Sunday, January 25, 2015 @ 11:36 AM with 0 comment(s)
Hello everyone, I haven't written in forever.
F Y P. 
These three letters when put together has been something that I've never wanted and always wondered how I was going to face it.

I knew the minute I entered this course, that I would have to face it but it's crazy how fast time flies by, and before you know it, it's exactly a month to my submission.

I know God has seen me through these 2 years, and I still cling on to the belief that I was put here for a reason, and that one month more is more than possible for God to see me through, as is everything else.

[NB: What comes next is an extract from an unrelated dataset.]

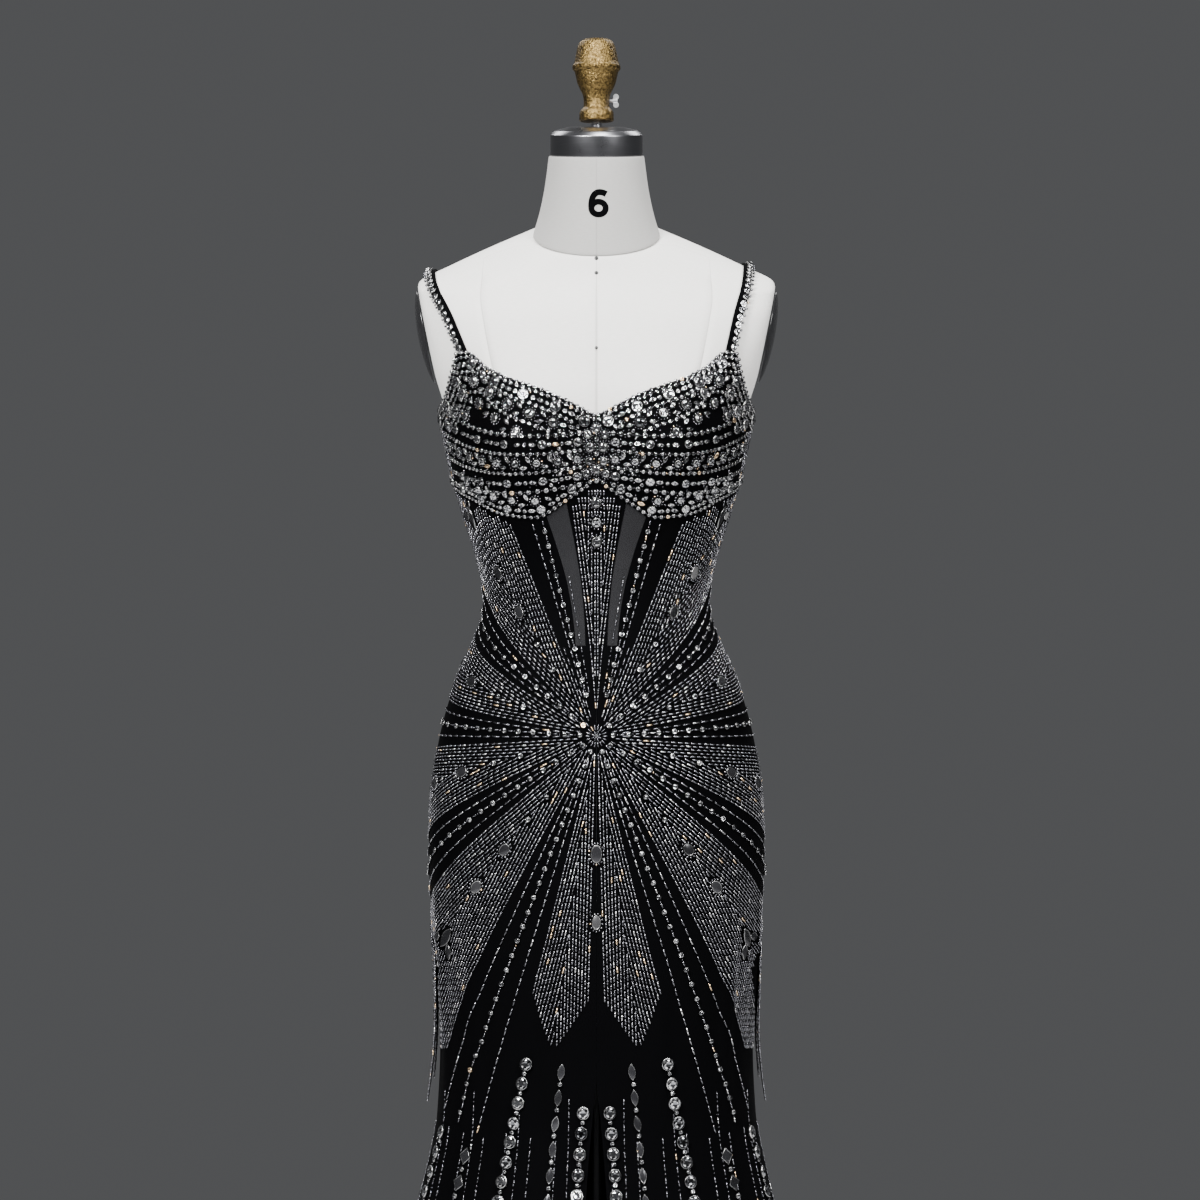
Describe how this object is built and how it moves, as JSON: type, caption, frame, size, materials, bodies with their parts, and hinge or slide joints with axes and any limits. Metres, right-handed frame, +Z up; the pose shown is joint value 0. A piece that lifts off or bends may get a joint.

But it's some nights like these where there's this feeling of like. Worry and maybe even helplessness just seem to overcalm me and I just feel so alone, empty and tired.
Don't get me wrong, I'm aware im not alone, I know that I have amazing people who would be there both physically and emotionally there for me in a heartbeat, I know that I shouldn't feel empty but idk. ): I don't know why I'm feeling this way. And I don't like it. 

I guess. Maybe there's some hinderance or blockage that is stopping me. Or maybe it's something that I haven't fully let go of. I'm really not sure. But I'm scared. 
Letting go isn't something im very good at doing. And a lot of times, it's not something that I want to do. ): sigh. 

Oh well. I don't really know the point of this post, but at this moment I'm just having a bit of a ramble.

Going to have to wake up tomorrow and start on work.

Sidenote: I saw a quote from the book: "Quiet." Lol. It was interesting because that book reminded me of some things. 
I hope that your week is going to be really great.